_Given problem_. From the entries below, gather every line containing the string "that".

## begin Dataset rows

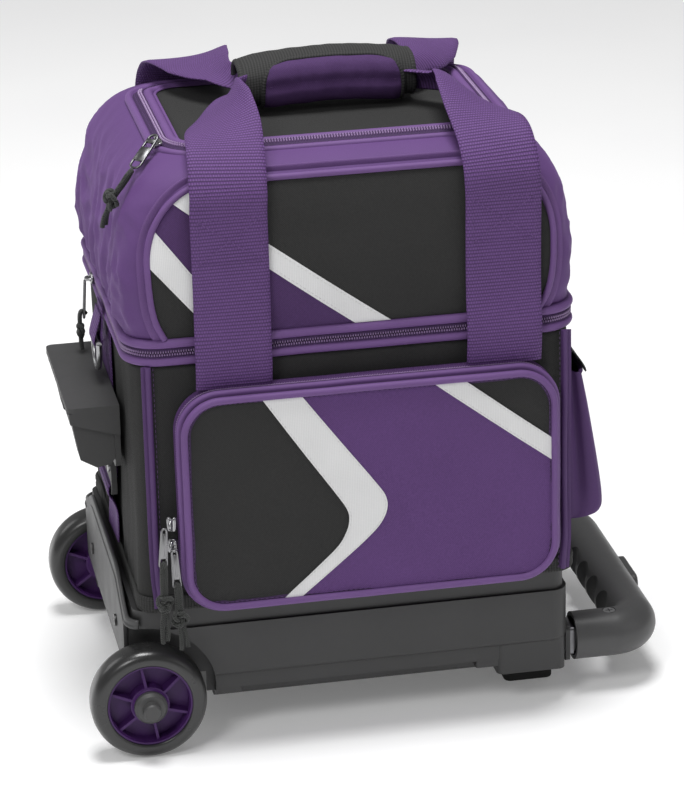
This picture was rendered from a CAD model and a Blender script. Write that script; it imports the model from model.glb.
"""Looks of the two-storey bowling ball bag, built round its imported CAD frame."""
import math

import bmesh
import bpy
import numpy as np
from mathutils import Matrix, Vector
from mathutils import noise as mnoise


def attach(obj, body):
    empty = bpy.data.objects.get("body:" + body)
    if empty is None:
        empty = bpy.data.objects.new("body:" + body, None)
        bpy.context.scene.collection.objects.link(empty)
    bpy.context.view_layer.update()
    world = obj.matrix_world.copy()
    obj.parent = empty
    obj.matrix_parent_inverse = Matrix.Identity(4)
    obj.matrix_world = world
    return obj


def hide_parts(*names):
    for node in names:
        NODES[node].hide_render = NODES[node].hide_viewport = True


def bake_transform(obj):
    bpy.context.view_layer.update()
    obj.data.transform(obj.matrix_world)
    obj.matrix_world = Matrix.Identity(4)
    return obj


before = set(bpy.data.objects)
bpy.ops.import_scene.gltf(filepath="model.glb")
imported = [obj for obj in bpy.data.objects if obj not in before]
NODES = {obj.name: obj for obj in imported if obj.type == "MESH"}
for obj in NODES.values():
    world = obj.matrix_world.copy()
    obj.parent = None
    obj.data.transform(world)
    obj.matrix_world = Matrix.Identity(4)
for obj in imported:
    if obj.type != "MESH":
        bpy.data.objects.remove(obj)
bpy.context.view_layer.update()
scene = bpy.context.scene

MM = 0.001
SH = np.array((-167.4, -123.75, 40.0))  # bag datum (front axle) to the row frame, mm
CX, CY = 149.5, 123.75


def W(p):
    """Points in the bag's datum, in mm, to the row frame in metres."""
    return (np.asarray(p, float) + SH) * MM


def V3(x, y, z):
    return Vector(W((x, y, z)))


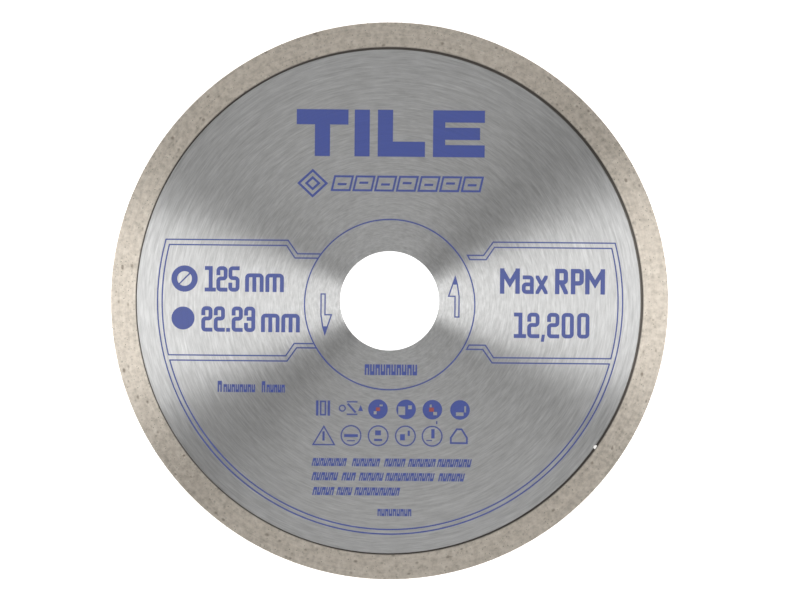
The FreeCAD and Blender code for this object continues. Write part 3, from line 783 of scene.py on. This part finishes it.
SHEET_HALF = 3.0
SHEET_GAP = 0.2 * MM  # between the sheet and the back of the ring
sheet_corners = np.array([(-1, -1, 0), (1, -1, 0), (1, 1, 0), (-1, 1, 0)]) * SHEET_HALF
sheet_corners[:, 2] = float(CAD_LOW[2]) - SHEET_GAP
sheet = add_piece("sheet", sheet_corners, np.array([[0, 1, 2, 3]]), 30)
sheet.data.materials.append(white_sheet())

world = bpy.data.worlds.new("room")
world.use_nodes = True
world.node_tree.nodes["Background"].inputs["Color"].default_value = (1.0, 1.0, 1.0, 1.0)
world.node_tree.nodes["Background"].inputs["Strength"].default_value = 0.36
bpy.context.scene.world = world


LIGHT_DISTANCE = 1.8
LIGHT_ZENITH = math.radians(45)
LIGHT_HEIGHT = 0.8


def soft_box(name, azimuth, width, watts):
    """Flat light facing the blade from that azimuth, at the distance and tilt that all share."""
    light = bpy.data.lights.new(name, "AREA")
    light.shape = "RECTANGLE"
    light.size = width
    light.size_y = LIGHT_HEIGHT
    light.energy = watts
    box = bpy.data.objects.new(name, light)
    a = math.radians(azimuth)
    away = LIGHT_DISTANCE * math.sin(LIGHT_ZENITH)
    box.location = (away * math.cos(a), away * math.sin(a), LIGHT_DISTANCE * math.cos(LIGHT_ZENITH))
    box.rotation_euler = (LIGHT_ZENITH, 0.0, a + math.pi / 2)
    bpy.context.scene.collection.objects.link(box)


SIDE_WIDTH = 1.06
END_WIDTH = 2.9
soft_box("light_right", 2, SIDE_WIDTH, 9.3)
soft_box("light_left", 181, SIDE_WIDTH, 11.1)
soft_box("light_top", 97, END_WIDTH, 4.4)
soft_box("light_foot", 277, END_WIDTH, 8.4)

LENS = 200.0
SENSOR = 36.0
VIEW_WIDTH = 179.4 * MM  # width of the view at the printed face
VIEW_MIDDLE = (2.34 * MM, 0.19 * MM)
camera_data = bpy.data.cameras.new("camera")
camera_data.lens = LENS
camera_data.sensor_width = SENSOR
camera = bpy.data.objects.new("camera", camera_data)
camera.location = (*VIEW_MIDDLE, CORE_TOP + VIEW_WIDTH * LENS / SENSOR)
bpy.context.scene.collection.objects.link(camera)
bpy.context.scene.camera = camera
bpy.context.scene.view_settings.view_transform = "Standard"
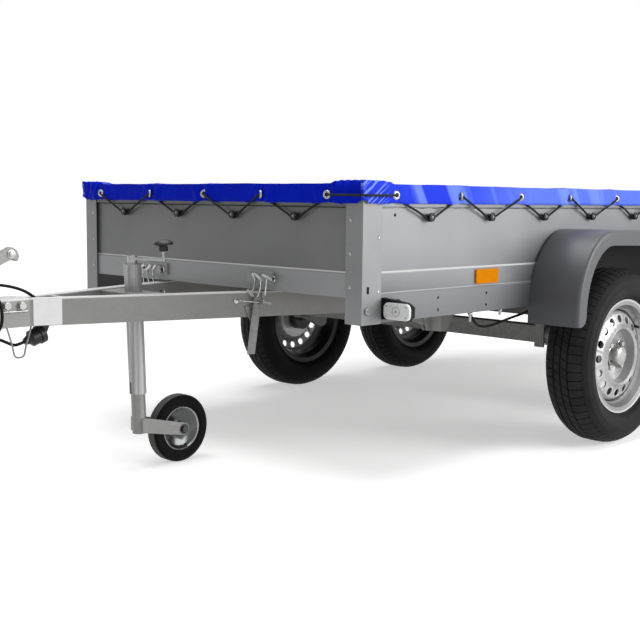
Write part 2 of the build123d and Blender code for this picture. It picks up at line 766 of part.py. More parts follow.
# One lever hangs beside the left arm on the rod and lies along the arm.
arm_plane = Plane(
    origin=(arm_outer(-rod_ahead) + 14, rod_y, 0), x_dir=(sin(arm_angle), cos(arm_angle), 0),
    z_dir=(cos(arm_angle), -sin(arm_angle), 0),
)
with BuildPart() as latch_lever:
    with BuildSketch(arm_plane):
        with BuildLine():
            Polyline(
                (-lever_width / 2, rod_z + 14), (lever_width / 2, rod_z + 14),
                (lever_width / 2 - lever_swing, lever_foot_z), (-lever_width / 2 - lever_swing, lever_foot_z),
                close=True,
            )
        make_face()
    extrude(amount=5)
    with BuildSketch(along(latch_x)):
        with Locations((rod_y, rod_z)):
            Circle(rod_radius)
    extrude(amount=2 * rod_outer, mode=Mode.SUBTRACT)
save(latch_lever, "latch_lever")

# ---- drawbar: plug and lead ------------------------------------------------------------------------------
plug_y = front_y - neck_rear + 1
plug_plane = Plane(
    origin=(plug_x, plug_y, 394), x_dir=(0, cos(plug_tilt), sin(plug_tilt)), z_dir=(1, 0, 0),
)
plug_axis = Axis(plug_plane.origin, plug_plane.x_dir)
with BuildPart() as plug:
    with BuildSketch(plug_plane):
        with BuildLine():
            Polyline((0, 0), (0, 8), (14, 13), (20, plug_radius), (52, plug_radius), (52, 0), close=True)
        make_face()
    revolve(axis=plug_axis)
save(plug, "plug")

with BuildPart() as plug_holder:
    with BuildSketch(plug_plane):
        with BuildLine():
            Polyline(
                (52, 0), (52, plug_radius), (42, plug_radius), (42, plug_radius + 3), (56, plug_radius + 3),
                (56, 0), close=True,
            )
        make_face()
    revolve(axis=plug_axis)
    with BuildSketch(along(plug_x - 10)):
        with BuildLine():
            Polyline(
                (plug_y + 48, arm_bottom_z), (plug_y + 70, arm_bottom_z), (plug_y + 57, 408),
                (plug_y + 52, 408), close=True,
            )
        make_face()
    extrude(amount=20)
save(plug_holder, "plug_holder")

with BuildPart() as lead_gland:
    gland_y = front_y + apex_plate_y - 3
    with BuildSketch(across(gland_y)):
        with Locations((0, gland_z)):
            Circle(8)
    extrude(amount=10, taper=12)
save(lead_gland, "lead_gland")

coil_y = front_y - neck_front + 75
coil_z = arm_bottom_z + arm_height / 2 + 2
with BuildPart() as lead_coil:
    with BuildSketch(across(coil_y + coil_width / 2)):
        with Locations((0, coil_z)):
            Ellipse(coil_half_x + lead_radius, coil_half_z + lead_radius)
            Ellipse(coil_half_x - lead_radius, coil_half_z - lead_radius, mode=Mode.SUBTRACT)
    extrude(amount=coil_width)
save(lead_coil, "lead_coil")

coil_rear = coil_y + coil_width / 2
lead_routes = {
    "lead_root": [
        (0, gland_y - 10, gland_z),
        (0, gland_y - 40, gland_z),
        (2, gland_y - 71, gland_z + 27),
        (6, gland_y - 105, coil_z + coil_half_z - 1),
        (8, coil_rear + 45, coil_z + coil_half_z),
        (8, coil_rear, coil_z + coil_half_z),
    ],
    "lead_end": [
        (18, coil_rear, coil_z - coil_half_z + 2),
        (18, coil_rear + 20, coil_z - coil_half_z + 2),
        (15, coil_rear + 40, coil_z - coil_half_z - 12),
        (11, coil_rear + 58, coil_z - coil_half_z - 27),
        tuple(plug_plane.origin - plug_plane.x_dir * 20),
        tuple(plug_plane.origin),
    ],
}
for name, points in lead_routes.items():
    radii = []
    corners = [Vector(*point) for point in points]
    for before, corner, after in zip(corners, corners[1:], corners[2:]):
        turn = radians((corner - before).get_angle(after - corner))
        radii.append(0.45 * min((corner - before).length, (after - corner).length) / tan(turn / 2))
    with BuildPart() as lead:
        with BuildLine() as route:
            FilletPolyline(*points, radius=radii)
        with BuildSketch(Plane(origin=points[0], z_dir=route.line % 0)):
            Circle(lead_radius)
        sweep(path=route.line)
    print(name, "length", round(sum(edge.length for edge in route.edges())), "radii", [round(r) for r in radii])
    save(lead, name)

# ---- jockey wheel ----------------------------------------------------------------------------------------
with BuildPart() as jockey_tube:
    with BuildSketch(column_section):
        with BuildLine():
            Polyline(
                (inner_radius + running_gap, tube_foot), (jockey_radius, tube_foot), (jockey_radius, tube_top),
                (0, tube_top), (0, tube_top - 6), (jockey_radius - jockey_wall, tube_top - 6),
                (jockey_radius - jockey_wall, tube_foot + 25), (inner_radius + running_gap, tube_foot + 20),
                close=True,
            )
        make_face()
    revolve(axis=column_axis)
    with BuildSketch(column.offset(tube_foot - 1)):
        with Locations((0, -jockey_radius)):
            Rectangle(7, 12)
    extrude(amount=36, mode=Mode.SUBTRACT)
save(jockey_tube, "jockey_tube")

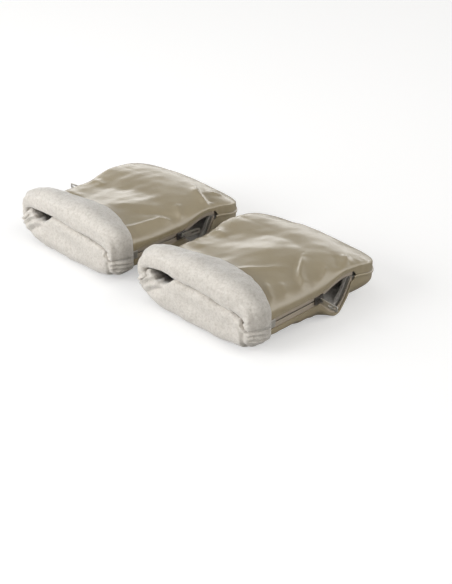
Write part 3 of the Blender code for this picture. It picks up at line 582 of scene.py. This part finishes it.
def shell_material(name, tones):
    """Coated cloth: clouded tone and gloss, soft dents, fine wrinkles and the weave under the coating."""
    mat, tree, shader, coords = new_material(name, tones[1], 0.40, Specular_IOR_Level=0.8, Coat_Weight=0.75,
                                             Coat_Roughness=0.27, Coat_IOR=1.75)
    clouds = noise(tree, coords, 28, 4, 0.55)
    gloss = span(tree, noise(tree, coords, 160, 3), 0.34, 0.50)
    tree.links.new(tone_ramp(tree, clouds, tones, 0.32, 0.68), shader.inputs["Base Color"])
    tree.links.new(gloss, shader.inputs["Roughness"])
    dents = noise(tree, coords, 30, 3, 0.5, 0.5)
    wrinkles = noise(tree, coords, 210, 4, 0.6, 0.6)
    threads = weave(tree, coords, 520)
    bump(tree, shader, (dents, 0.25, 0.0020), (wrinkles, 0.22, 0.0003), (threads, 0.12, 0.0001))
    return mat


def fleece_material(name, tones):
    """Fleece: clumps of pile with painted shade in their gaps, over soft unevenness and under single fibres.
    """
    mat, tree, shader, coords = new_material(name, tones[1], 0.95, Sheen_Weight=0.7, Sheen_Roughness=0.5,
                                             Specular_IOR_Level=0.1)
    clumps = noise(tree, coords, 330, 4, 0.65, 0.4)
    place = tree.nodes.new("ShaderNodeSeparateXYZ")
    tree.links.new(coords, place.inputs[0])
    # Painted shade: the fleece darkens behind the mouth line, over the band.
    band_shade = span(tree, place.outputs["Y"], 1.0, BAND_PAINTED_SHADE_SHARE, From_Min=BAND_SHADE_TURN[0], From_Max=BAND_SHADE_TURN[1])
    shaded = node(tree, "ShaderNodeVectorMath", operation="SCALE")
    # Painted shade: the darker cream goes where the clumps' bump is low, in the gaps.
    tree.links.new(tone_ramp(tree, clumps, tones, 0.30, 0.58), shaded.inputs[0])
    tree.links.new(band_shade, shaded.inputs["Scale"])
    tree.links.new(shaded.outputs[0], shader.inputs["Base Color"])
    soft = noise(tree, coords, 90, 3, 0.6)
    fibres = noise(tree, coords, 1300, 3, 0.7)
    bump(tree, shader, (soft, 0.40, 0.0014), (clumps, 0.75, 0.0014), (fibres, 0.6, 0.0005))
    return mat


def tape_material(name, tones):
    """A zip's woven tape."""
    mat, tree, shader, coords = new_material(name, tones[1], 0.72, Sheen_Weight=0.3)
    cloth = weave(tree, coords, 420)
    tree.links.new(tone_ramp(tree, cloth, tones, 0.2, 0.9), shader.inputs["Base Color"])
    bump(tree, shader, (cloth, 0.5, 0.0002), (noise(tree, coords, 120, 3), 0.3, 0.0005))
    return mat


def grained_material(name, tones, scale, depth):
    """Thread, nylon or fibre with one even grain, of this scale and depth."""
    mat, tree, shader, coords = new_material(name, tones[1], 0.8, Sheen_Weight=0.3)
    grain = noise(tree, coords, scale, 4, 0.65)
    tree.links.new(tone_ramp(tree, grain, tones, 0.3, 0.7), shader.inputs["Base Color"])
    bump(tree, shader, (grain, 0.6, depth))
    return mat


def metal_material(name, colour):
    """Plated metal with fine wear in its gloss."""
    mat, tree, shader, coords = new_material(name, colour, 0.25, Metallic=0.92)
    gloss = span(tree, noise(tree, coords, 600, 4, 0.6), 0.24, 0.42)
    tree.links.new(gloss, shader.inputs["Roughness"])
    bump(tree, shader, (noise(tree, coords, 900, 3), 0.15, 0.00005))
    return mat


SHELL_MAT = shell_material("greige_coated_cloth", GREIGE)
FLEECE_MAT = fleece_material("cream_fleece", CREAM)
TAPE_MAT = tape_material("zip_tape_weave", TAPE_TONES)
COIL_MAT = grained_material("zip_coil_nylon", COIL_TONES, 900, 0.00005)
THREAD_MAT = grained_material("seam_thread", THREAD_TONES, 2600, 0.0002)
BATTING_MAT = grained_material("wadding_fibre", WADDING_TONES, 420, 0.0012)
METAL_MAT = metal_material("bright_nickel", BRIGHT_NICKEL)
DARK_METAL_MAT = metal_material("gunmetal_nickel", GUNMETAL)


# Camera

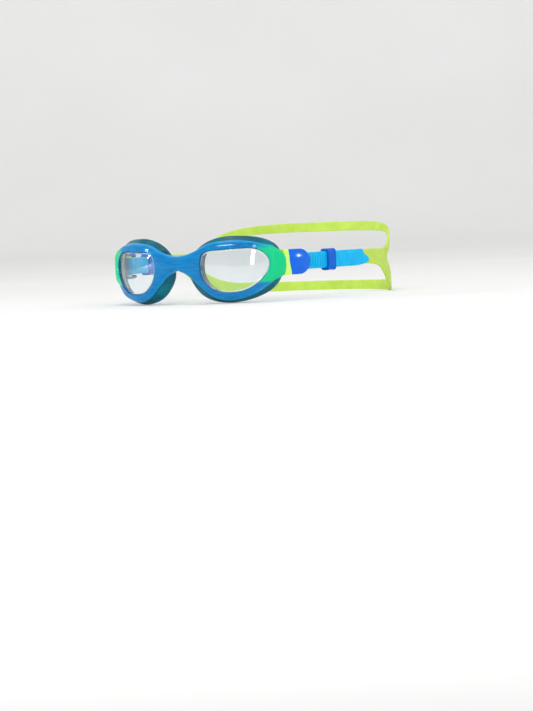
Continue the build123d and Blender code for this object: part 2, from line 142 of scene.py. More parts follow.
def resample(points: np.ndarray, count: int, closed: bool = False) -> np.ndarray:
    """Samples a polyline at even distances along it.

    Args:
        points: Corners of the polyline.
        count: Number of samples.
        closed: Whether the last corner joins the first.

    Returns:
        An array of count rows.
    """
    line = np.vstack([points, points[:1]]) if closed else points
    run = np.concatenate([[0], np.cumsum(np.linalg.norm(np.diff(line, axis=0), axis=1))])
    at = np.linspace(0, run[-1], count, endpoint=not closed)
    return np.stack([np.interp(at, run, line[:, i]) for i in range(line.shape[1])], axis=1)


def smoothstep(value: np.ndarray, low: float, high: float) -> np.ndarray:
    """Smooth ramp from 0 at low to 1 at high."""
    t = np.clip((value - low) / (high - low), 0, 1)
    return t * t * (3 - 2 * t)


def distance_to(points: np.ndarray, line: np.ndarray) -> np.ndarray:
    """Shortest distance from each point to a polyline, both in a plane.

    Args:
        points: Array whose last axis is the plane's two coordinates.
        line: Corners of the polyline.

    Returns:
        Distances, in the shape of the points without their last axis.
    """
    a, b = line[:-1], line[1:]
    ab = b - a
    flat = points.reshape(-1, 2)
    t = np.clip(((flat[:, None] - a) * ab).sum(2) / np.maximum((ab**2).sum(1), 1e-12), 0, 1)
    gap = flat[:, None] - (a + t[..., None] * ab)
    return np.sqrt((gap**2).sum(2).min(1)).reshape(points.shape[:-1])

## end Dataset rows

_Solved problem_.
This picture was rendered from a CAD model and a Blender script. Write that script; it imports the model from model.glb.
    """Flat light facing the blade from that azimuth, at the distance and tilt that all share."""